Foxy’s is practically empty, with only a few tables of lunch customers scattered about.  Memoirs of good-times past are everywhere; past revelers have stapled t-shirts, hats, business cards, pennants, and ladies’ underthings to the columns and ceiling (there is only one wall to speak of).   Every object bears multiple signatures and a date- the earliest one I see is from the mid-nineties.  At the bar, Alex encourages everyone to order a Painkiller.  This is not a group that takes direction well however, and only Claire follows his lead, while S. orders a Mojito and I scan the menu, overthinking my selection.  Suddenly my eye falls on the best drink ever- which I am familiar with from Cyril’s in Amagansett- the legendary BBC!  I am overwhelmed with excitement and start jumping up and down and clapping my hands as I order it.  This attracts undue attention.  A man I’d previously not noticed, sitting at the bar next to us, zeros in on me.  Are you from Tennessee?  he asks.  A perplexed moment later I realize he’s talking about my straw cowboy hat.  No….NYC I say.  This further encourages him, as being a big-city type I am apparently a good-time girl.  I like your dress, he volunteers, though you would look better without it!  Alex puts his arm protectively around Claire, and I edge behind S., politely mumbling “thanks…” into my new BBC.  It is awfully early in the day for such forward advances, though one has to give him points for enthusiasm.  My BBC (Banana Baileys Colada, with delicious dark rum) is the BEST DRINK EVER, and unlike Cyril’s, Foxy’s brilliantly tops their BBCs with fresh-ground nutmeg.  I am going to start topping EVERYTHING with fresh-ground nutmeg - it is the awesome.  

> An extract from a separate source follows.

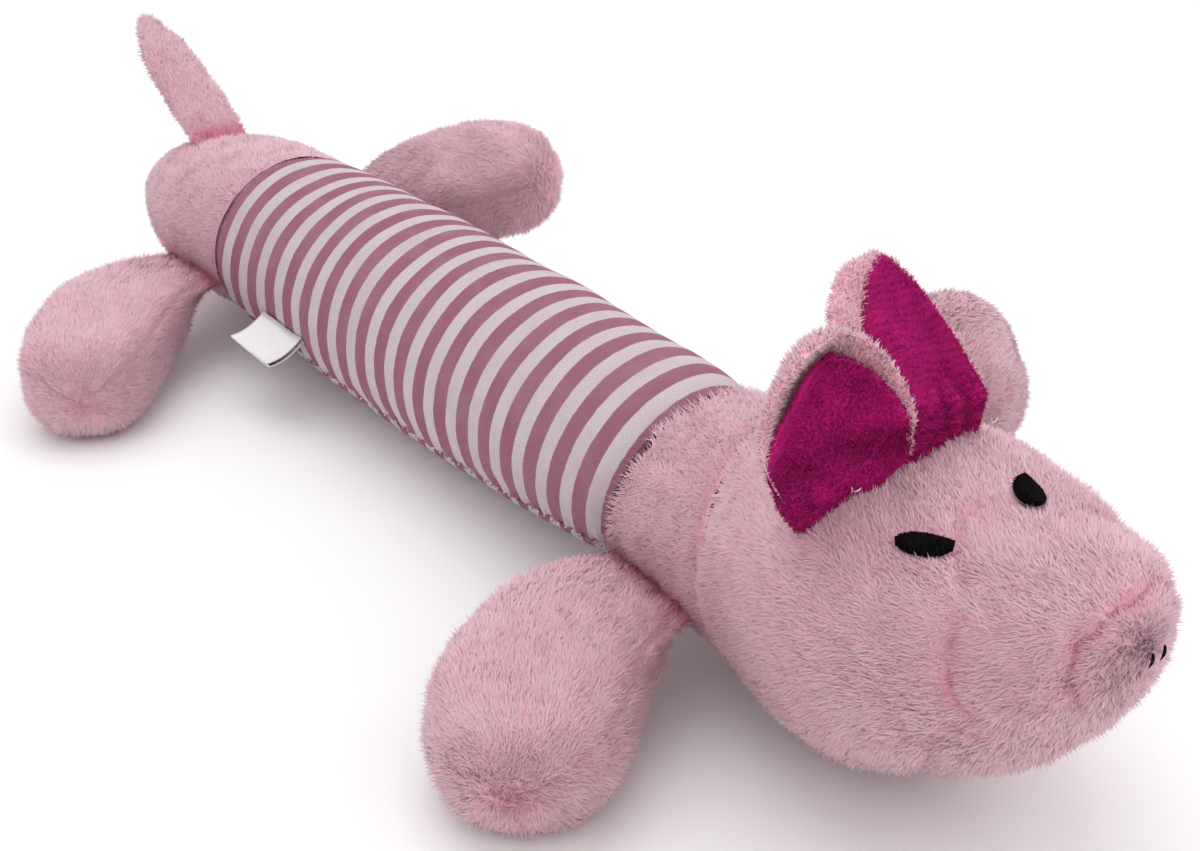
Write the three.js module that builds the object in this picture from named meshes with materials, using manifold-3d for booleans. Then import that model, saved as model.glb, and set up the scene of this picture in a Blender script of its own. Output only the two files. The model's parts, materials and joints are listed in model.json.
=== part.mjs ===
// Stuffed dog toy in the shape of a pig that lies on its belly. Millimetres, +Z up, the head towards -Y, the
// toy's right side at -X. The origin is on the floor, under the middle of the belly. The legs of the right side
// lie on the floor and those of the left side stand up, as a soft toy's legs stay where they were pushed.

import * as THREE from 'three';
import { mergeVertices } from 'three/addons/utils/BufferGeometryUtils.js';
import Module from 'manifold-3d';

const wasm = await Module();
wasm.setup();

// Cloth and fits
const plushWall = 1.6; // plush cloth without its pile
const jerseyWall = 1.0;
const seamGap = 0.3; // between two sewn edges
const earGap = 0.45; // between an ear's back and its lining
const fillingGap = 0.5; // between a skin and the filling in it
const pressedFlat = 0.5; // depth to which the floor presses a soft form flat
const overrun = 5; // how far a cutting solid runs past what it cuts

// Striped sleeve and the pink ends of the body
const sleeveLength = 132;
const neckRadius = 17.6;
const hipRadius = 19.9;
const bellySwell = 2.6; // how far the stuffing swells the sleeve half way along
const sideBow = 3.75; // how far the body bows to its left
const archLift = 3.8; // how far the two ends of the sleeve lie above its middle
const chestLength = 23;
const chestSwell = 0.6;
const collarRadius = 20.6; // at the seam between the chest and the head
const collarLean = 0.25; // slope of the collar seam: its top lies behind its bottom
const neckLean = -0.2; // slope of the sleeve's two ends: their tops lie forward
const rumpLength = 57.5;
const rumpSwell = 2.3; // how far the rump swells past the end of the sleeve
const rumpSidePower = 2.35; // how full the rump is at its sides, on top and below
const rumpTopPower = 1.67;
const rumpUnderPower = 2.6;

// Head
const headLength = 61; // from the collar seam to the tip of the snout
const headHalfWidth = 28;
const headHeight = 51.5; // top of the head above the floor
const cheekShare = 0.63; // height of the widest part of the head, as a share of headHeight
const browPower = 2.7; // how full the sections are over the widest part: 2 is an ellipse, more is boxier
const jawPower = 1.85; // and under it
const snoutTipShare = 0.785; // height of the snout's tip, as a share of headHeight
const muzzleTopShare = 0.52; // where along the head the muzzle seam starts, between the eyes
const muzzleSideShare = 0.88; // and where it runs down the cheeks
const noseSeamShare = 0.93;
const noseTuck = 0.25; // how far the inside of the nose pad stays behind its outside
// Each row: along headLength, half width of headHalfWidth, top and bottom of headHeight. The first ring of the
// head is the collar's.
const headShares = [
  [0.06, 0.79, 0.905, 0.03],
  [0.14, 0.85, 0.955, 0.0],
  [0.24, 0.93, 0.985, -0.01],
  [0.36, 0.99, 0.985, 0.005],
  [0.48, 1, 0.945, 0.05],
  [0.58, 0.95, 0.92, 0.115],
  [0.68, 0.86, 0.92, 0.185],
  [0.78, 0.74, 0.93, 0.265],
  [0.87, 0.6, 0.945, 0.365],
  [0.94, 0.46, 0.93, 0.48],
  [0.985, 0.3, 0.88, 0.61],
];

// Legs: club shapes, pinched flat where they are sewn in
const legReach = 38.5; // from the root to the end of the foot, straight out
const rightFrontSweep = 29; // how far a foot lies forward of its root
const leftFrontSweep = 22;
const rightRearSweep = 32;
const leftRearSweep = 39;
const rootHalfWidth = 11;
const rootHalfHeight = 2.2;
const footHalfWidth = 17.8;
const footHalfHeight = 11.5;
const footPower = 2.4;
const footWidenPower = 1.4; // how late the leg widens towards the foot
const footRoundShare = 0.57; // where along the leg the foot starts to round off, seen from above
const solePower = 2.6;
const soleRoundShare = 0.85; // and seen from the side
const rootSlit = 1; // height of the opening through which the leg was stuffed
const rootLip = 0.64; // cloth over and under that opening, where it is pinched
const legFillingGap = 0.8;
const rootHeight = 16; // of the four roots above the floor
const frontRootOffset = 8.5; // middle of the front roots, ahead of the neck seam
const rearRootOffset = 15; // middle of the rear roots, behind the rump seam
const leftFrontRaise = 50; // degrees above the legs of the right side
const leftRearRaise = 36;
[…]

Drinks finished, we check in at customs, and find a taxi back to White Bay (which we’ve re-named as White Boy, laughing at our own uncoolness amongst the laid-back islanders).  Back at the Stress-Free Bar we discuss where to find lunch.  Claire is pulling for the Soggy Dollar, as the name is just so compelling.  Suddenly a dreadlocked actual (though very tanned) white boy emerges out of the palm trees behind us.  You want to go to One Love he says, its right next door.  Surprised, we thank him and head down the beach.  One Love is not actually next door (island geography is a little vague), but we find it about fifty yards down the beach.  It is a lively scene, already populated with tourists and doing a bustling lunch trade to the strains of the first of many Bob Marley cover bands we will hear that day.  As we sit and order it dawns on us where our fellow patrons hail from, as the band leader changes every song to incorporate the words Puerto Rico, which engenders loud cheers from the small crowd on the dance floor.  The Puerto Ricans are feeling no pain, and we laugh approvingly at the show as bikini-clad girls and their companions gyrate on the stage; a flashback to our lunch at Nikki Beach.  There are a lot of lower-back tattoos on men and women alike, and swimwear ranges from the small to the microscopic.  I enjoy the best shrimp-wrap ever, filled with mango salsa and fresh seafood, and we repair to the Soggy Dollar for some after-lunch cocktails.  By this time White (boy) Bay is filled with day-trippers, who have rafted up their stinkpots in the harbor, and are now all standing in the surf drinking out of plastic cups, stumbling up to the bar for refills at regular intervals.  I speculate about how great a percentage of the water is now actually pee at this point, and then the heat overcomes me and I go swimming.  Fortified by rum, Caribs, and lunch, we return to the boat for pre-dinner naps.  

Dinner that night is at Foxy’s, where they serve barbeque every Saturday night.  We feast on ribs that fall off the bone, and enjoy more rum drinks and Caribs.  The crowd is older than the St. Bart’s bright young things, and amusingly, the 50-something crowd seems far more inebriated than the smattering of college kids covertly smoking joints.  We identify our friend from our pre-customs drink as hired local dance talent, who’s job seems to be entirely composed of dancing with a pole with a rope attached to it, which he treats as though it is a woman.  He caresses the pole, and sings to it, twirling the end of the rope over his head.  He alternates this pole-move with a series of acrobatics involving drinking a Heikenen from a deep back-bend without using his hands.  Everyone stares at him transfixed.  A hubbub arises on the other side of us as about 30 tourists, most of them wearing keffiyehs around their necks, arrive on the scene.  They immediately splinter into two groups, as the women head for the dance floor and the men attempt to hang an Italian flag between two columns.  This latter task proves to be almost impossible, and takes over an hour to complete.  One man stands on a chair attaching the ends of the flag in various ways, while seven or eight of his compatriots stand around below him shouting instructions.  They break two out of three staple guns provided by management.  At one point the flag is tied in a knot around one column, with other end trailing flaccidly.  Once they get one end stapled the other one is invariably at the wrong height or comes unattached somehow.  Between this and the pole-dancing man and the Caribs, our little group is soon weeping and helpless with laughter.  There is so much to see wherever we look.  The elder statesman of the Italian group, Papa Scarf, drifts over to join the women on the dance floor.  He is fantastically drunk, and seems confused about where he is.  At one point he collides with the pole-dancing man, and an expression of sheer panic crosses his face.  It’s all too much.  Our stomachs hurt from barbeque and too much laughter and we stagger into the street to hail a taxi home. 

Our driver is drinking a powerful rum drink, and as we slowly weave over the hill to White Bay we pass an energetic group of athletic, aged Germans, hiking over the hill single file.  They arrive back at the harbor at the same time as we do, and we soon realize that they are the inhabitants of a large Catamaran anchored next to us.  It has a large glass window in the main cabin, and as the septuagenarian Germans arrive home for the night they all strip off most of their clothes and mill about the cabin.  Oh great, says S., now we have to watch a bunch of 80-year olds screw.  We fall over each other scrambling to get below deck as quickly as possible, and sleep soundly until the next morning, which is appropriately, Easter Sunday.